PS. This was part of a very instructive Appleton Estate rum tasting that was so kindly organised by Singapore's The Rum Cartel, the island country's go to private members' rum club! Big thanks to Monsieur Fred for the invite! We got the wonderful chance to try this 21 Year Old Appleton Estate along with the 2002 and 2003 vintages of the Velier Appleton Hearts Collection - if you're a big rum fan, definitely check out The Rum Cartel where you'll regularly be in for a treat for some great rums - often world premieres of some of the most exciting releases too - and masterclasses with legendary distillers and bottlers themselves!

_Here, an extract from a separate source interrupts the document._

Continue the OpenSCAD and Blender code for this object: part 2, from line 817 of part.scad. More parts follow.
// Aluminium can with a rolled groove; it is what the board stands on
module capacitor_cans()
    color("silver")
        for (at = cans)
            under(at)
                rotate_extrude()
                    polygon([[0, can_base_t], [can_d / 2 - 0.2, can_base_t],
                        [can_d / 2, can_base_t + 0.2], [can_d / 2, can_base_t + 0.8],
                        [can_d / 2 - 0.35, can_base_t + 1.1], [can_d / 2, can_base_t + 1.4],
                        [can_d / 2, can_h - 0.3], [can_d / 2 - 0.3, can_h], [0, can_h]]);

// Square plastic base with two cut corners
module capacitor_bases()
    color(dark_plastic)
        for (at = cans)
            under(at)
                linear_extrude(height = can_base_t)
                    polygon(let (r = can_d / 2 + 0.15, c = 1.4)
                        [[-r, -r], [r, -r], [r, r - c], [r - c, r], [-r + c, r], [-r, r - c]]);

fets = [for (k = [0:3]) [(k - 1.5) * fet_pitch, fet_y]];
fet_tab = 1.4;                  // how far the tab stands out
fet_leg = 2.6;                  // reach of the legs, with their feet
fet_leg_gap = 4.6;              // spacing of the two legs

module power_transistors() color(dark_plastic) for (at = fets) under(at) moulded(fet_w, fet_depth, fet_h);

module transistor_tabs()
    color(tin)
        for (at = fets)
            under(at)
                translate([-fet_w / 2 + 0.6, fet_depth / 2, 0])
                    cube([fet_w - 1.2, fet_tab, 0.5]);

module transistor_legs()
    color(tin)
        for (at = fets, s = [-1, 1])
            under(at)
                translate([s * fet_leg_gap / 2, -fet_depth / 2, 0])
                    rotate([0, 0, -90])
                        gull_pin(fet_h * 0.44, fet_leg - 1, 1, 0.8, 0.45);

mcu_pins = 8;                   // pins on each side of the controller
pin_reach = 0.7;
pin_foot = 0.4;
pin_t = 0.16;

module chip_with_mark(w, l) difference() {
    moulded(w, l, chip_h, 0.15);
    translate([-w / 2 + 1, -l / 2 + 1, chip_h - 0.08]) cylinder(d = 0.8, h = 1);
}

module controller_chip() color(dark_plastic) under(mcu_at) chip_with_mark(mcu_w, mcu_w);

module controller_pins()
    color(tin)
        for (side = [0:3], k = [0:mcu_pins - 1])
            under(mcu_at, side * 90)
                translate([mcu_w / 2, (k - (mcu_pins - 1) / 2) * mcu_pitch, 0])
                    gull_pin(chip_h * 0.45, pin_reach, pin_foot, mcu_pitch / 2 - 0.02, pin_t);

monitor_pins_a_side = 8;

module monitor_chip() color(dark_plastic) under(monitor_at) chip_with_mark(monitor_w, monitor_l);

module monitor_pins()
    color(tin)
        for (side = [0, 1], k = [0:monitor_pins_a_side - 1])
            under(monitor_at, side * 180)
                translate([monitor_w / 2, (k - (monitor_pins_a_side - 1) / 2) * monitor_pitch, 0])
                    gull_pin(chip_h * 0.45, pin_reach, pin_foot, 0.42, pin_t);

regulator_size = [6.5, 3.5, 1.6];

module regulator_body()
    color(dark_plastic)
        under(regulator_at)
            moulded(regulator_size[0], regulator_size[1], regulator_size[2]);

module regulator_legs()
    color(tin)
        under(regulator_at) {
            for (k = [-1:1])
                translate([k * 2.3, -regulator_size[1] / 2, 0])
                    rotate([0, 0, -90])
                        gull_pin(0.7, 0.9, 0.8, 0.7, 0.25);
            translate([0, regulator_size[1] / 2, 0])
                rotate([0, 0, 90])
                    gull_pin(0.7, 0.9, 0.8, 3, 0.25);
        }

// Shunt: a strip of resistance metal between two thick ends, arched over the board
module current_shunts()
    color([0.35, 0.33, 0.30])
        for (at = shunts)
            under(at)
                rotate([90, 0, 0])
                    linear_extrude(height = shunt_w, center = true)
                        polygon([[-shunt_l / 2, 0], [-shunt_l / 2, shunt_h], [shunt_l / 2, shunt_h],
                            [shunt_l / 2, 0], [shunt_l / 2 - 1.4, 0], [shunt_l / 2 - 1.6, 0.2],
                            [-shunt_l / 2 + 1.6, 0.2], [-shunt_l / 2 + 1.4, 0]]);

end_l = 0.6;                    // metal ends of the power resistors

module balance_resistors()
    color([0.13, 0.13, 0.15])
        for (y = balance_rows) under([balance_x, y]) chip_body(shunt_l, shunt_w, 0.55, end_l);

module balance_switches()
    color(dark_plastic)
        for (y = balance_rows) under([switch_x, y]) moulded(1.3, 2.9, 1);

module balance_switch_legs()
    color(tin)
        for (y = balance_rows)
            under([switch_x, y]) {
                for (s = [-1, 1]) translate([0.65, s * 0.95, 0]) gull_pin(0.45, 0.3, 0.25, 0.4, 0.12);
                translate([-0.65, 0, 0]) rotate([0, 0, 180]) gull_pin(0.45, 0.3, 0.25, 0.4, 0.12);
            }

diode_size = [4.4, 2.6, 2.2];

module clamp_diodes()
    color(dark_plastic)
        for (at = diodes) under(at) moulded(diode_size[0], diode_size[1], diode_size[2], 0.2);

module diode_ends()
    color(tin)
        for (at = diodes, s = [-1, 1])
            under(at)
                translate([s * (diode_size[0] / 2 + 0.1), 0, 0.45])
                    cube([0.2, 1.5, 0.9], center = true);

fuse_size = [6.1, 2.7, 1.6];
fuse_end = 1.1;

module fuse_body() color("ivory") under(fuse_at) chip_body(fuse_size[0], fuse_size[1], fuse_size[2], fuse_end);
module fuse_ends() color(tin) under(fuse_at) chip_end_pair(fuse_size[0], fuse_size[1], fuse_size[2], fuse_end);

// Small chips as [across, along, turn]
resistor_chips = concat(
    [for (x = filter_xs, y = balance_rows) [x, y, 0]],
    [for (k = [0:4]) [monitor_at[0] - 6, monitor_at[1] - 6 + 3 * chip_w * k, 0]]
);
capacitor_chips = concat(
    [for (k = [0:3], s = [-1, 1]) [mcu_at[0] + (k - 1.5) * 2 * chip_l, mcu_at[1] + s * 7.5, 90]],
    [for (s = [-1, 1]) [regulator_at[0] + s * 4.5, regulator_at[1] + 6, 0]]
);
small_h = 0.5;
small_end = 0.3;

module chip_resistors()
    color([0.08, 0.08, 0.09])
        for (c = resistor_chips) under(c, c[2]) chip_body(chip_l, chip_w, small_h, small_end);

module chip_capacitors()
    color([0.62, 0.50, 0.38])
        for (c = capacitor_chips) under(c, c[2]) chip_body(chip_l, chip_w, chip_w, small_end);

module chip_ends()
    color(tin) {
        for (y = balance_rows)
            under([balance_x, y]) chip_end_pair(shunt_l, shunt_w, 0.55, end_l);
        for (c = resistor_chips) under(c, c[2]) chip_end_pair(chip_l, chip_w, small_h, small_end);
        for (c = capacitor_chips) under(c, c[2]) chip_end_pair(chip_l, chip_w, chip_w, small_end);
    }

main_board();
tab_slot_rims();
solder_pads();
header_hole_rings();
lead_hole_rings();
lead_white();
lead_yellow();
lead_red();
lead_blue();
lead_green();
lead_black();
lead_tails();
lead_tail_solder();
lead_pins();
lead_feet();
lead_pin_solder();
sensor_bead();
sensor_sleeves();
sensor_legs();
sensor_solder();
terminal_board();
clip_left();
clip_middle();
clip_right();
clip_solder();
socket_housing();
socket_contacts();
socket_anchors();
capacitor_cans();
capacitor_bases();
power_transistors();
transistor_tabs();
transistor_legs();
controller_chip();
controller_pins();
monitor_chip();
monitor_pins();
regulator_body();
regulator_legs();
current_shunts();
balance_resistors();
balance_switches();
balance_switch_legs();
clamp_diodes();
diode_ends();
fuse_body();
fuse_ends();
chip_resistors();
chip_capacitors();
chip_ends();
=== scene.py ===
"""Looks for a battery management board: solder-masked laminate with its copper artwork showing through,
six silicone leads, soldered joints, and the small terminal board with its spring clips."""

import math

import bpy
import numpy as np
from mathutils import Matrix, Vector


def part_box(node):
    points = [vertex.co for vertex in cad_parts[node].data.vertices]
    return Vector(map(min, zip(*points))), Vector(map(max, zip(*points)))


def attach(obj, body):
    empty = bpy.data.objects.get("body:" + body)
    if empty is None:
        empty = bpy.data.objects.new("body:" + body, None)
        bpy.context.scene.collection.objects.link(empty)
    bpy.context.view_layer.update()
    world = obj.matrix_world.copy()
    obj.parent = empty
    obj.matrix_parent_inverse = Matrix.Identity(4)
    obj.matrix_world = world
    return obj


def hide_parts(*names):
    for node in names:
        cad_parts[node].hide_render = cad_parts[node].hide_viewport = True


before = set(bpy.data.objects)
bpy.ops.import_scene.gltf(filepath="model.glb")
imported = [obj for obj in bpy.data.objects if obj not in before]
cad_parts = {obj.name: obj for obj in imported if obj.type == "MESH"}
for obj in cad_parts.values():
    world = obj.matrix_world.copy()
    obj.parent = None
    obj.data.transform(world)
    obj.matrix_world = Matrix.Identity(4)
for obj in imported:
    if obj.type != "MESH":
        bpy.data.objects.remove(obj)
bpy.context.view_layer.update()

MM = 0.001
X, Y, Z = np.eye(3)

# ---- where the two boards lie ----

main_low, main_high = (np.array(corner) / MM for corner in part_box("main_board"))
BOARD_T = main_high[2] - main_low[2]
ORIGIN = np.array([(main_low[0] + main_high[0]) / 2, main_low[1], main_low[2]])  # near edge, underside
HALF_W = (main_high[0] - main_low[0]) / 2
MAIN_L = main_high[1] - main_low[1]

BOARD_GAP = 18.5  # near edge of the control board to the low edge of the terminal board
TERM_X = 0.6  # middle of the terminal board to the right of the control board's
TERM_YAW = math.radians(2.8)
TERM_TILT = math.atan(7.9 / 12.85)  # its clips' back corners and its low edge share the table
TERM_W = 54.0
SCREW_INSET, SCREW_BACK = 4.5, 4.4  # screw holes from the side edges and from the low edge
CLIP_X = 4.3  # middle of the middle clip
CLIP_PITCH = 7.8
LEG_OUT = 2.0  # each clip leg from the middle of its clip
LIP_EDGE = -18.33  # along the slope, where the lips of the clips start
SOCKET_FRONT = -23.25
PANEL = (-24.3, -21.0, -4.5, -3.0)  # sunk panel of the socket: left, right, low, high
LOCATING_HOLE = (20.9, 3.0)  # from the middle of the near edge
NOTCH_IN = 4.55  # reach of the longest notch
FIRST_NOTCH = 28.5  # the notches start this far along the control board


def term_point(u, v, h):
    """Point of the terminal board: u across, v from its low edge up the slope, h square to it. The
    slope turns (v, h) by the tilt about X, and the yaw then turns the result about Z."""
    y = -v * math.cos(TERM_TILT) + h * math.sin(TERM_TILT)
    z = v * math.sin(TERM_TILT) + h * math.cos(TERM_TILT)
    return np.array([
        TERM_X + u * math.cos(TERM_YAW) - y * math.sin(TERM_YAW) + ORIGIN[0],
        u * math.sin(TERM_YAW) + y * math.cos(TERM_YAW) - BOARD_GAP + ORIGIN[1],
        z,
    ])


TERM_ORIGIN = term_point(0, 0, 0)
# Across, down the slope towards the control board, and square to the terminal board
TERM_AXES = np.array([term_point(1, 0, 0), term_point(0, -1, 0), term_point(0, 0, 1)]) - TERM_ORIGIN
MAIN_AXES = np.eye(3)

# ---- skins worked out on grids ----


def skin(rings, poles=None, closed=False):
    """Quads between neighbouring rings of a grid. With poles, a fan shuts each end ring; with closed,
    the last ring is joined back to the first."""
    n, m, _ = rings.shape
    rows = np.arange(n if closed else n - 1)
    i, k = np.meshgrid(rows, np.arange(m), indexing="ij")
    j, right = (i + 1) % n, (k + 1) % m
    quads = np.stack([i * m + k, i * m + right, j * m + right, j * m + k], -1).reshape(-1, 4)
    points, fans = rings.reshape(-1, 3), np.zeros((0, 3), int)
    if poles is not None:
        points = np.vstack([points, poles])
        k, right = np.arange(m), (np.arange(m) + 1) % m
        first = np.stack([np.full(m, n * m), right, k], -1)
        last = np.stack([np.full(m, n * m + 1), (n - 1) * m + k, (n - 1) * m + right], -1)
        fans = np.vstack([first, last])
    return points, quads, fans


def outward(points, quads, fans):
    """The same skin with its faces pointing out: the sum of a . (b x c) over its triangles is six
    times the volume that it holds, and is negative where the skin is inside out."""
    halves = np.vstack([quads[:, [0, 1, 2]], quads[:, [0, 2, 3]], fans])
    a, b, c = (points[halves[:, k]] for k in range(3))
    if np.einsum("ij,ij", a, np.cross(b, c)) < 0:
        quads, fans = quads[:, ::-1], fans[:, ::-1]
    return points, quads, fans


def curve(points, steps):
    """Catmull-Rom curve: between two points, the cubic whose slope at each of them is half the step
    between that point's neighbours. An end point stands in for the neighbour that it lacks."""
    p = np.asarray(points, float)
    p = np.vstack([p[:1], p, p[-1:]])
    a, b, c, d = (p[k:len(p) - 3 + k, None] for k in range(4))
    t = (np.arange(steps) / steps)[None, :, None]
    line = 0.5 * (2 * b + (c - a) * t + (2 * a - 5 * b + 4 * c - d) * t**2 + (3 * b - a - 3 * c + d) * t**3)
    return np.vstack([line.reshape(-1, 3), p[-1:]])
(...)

Rum Review: Appleton Estate 21 Year Old Jamaica Rum, 43% ABV
Tasting Notes
Aroma: Clean, honeyed and fruity. Opens with a base of caramel, joined by clear red fruits and berries. It’s got a sense of lightness, with subtle florals weaving through the mild Jamaican hogo (funk) that is present, but tilts more toward floral than overripe fruit. Light cola hard candy and vanilla, while fruitiness develop towards soft ripe banana with a faint savoury, lightly truffly nuance. There’s a trace of mint, liquorice and a light peppery prickle.
Taste: Precise and compact in its delivery, with a medium-bodied texture and a bit more spice than the nose. Caramel leads again, accented by orange peels and a measured bitterness from espresso. It gets a bit warm from the pepper, anise and chai tea-like spice, along with some not-unpleasant solventy complexities of aviation fuel. Some light herbaceous tones and hawthorn follow, layered with honey and toasted hazelnut depths.
Finish: Medium-short and clean, with light spice, cacao, caramel, molasses, and a faint savoury note reminiscent of sweet soy sauce.

My Thoughts
This is an incredibly accessible and well-balanced expression of otherwise very funky Jamaican rum, with just enough hogo to signal its origin. It shows a fair bit of expressiveness and depth for a core release, with a compact structure and well-defined dimensions.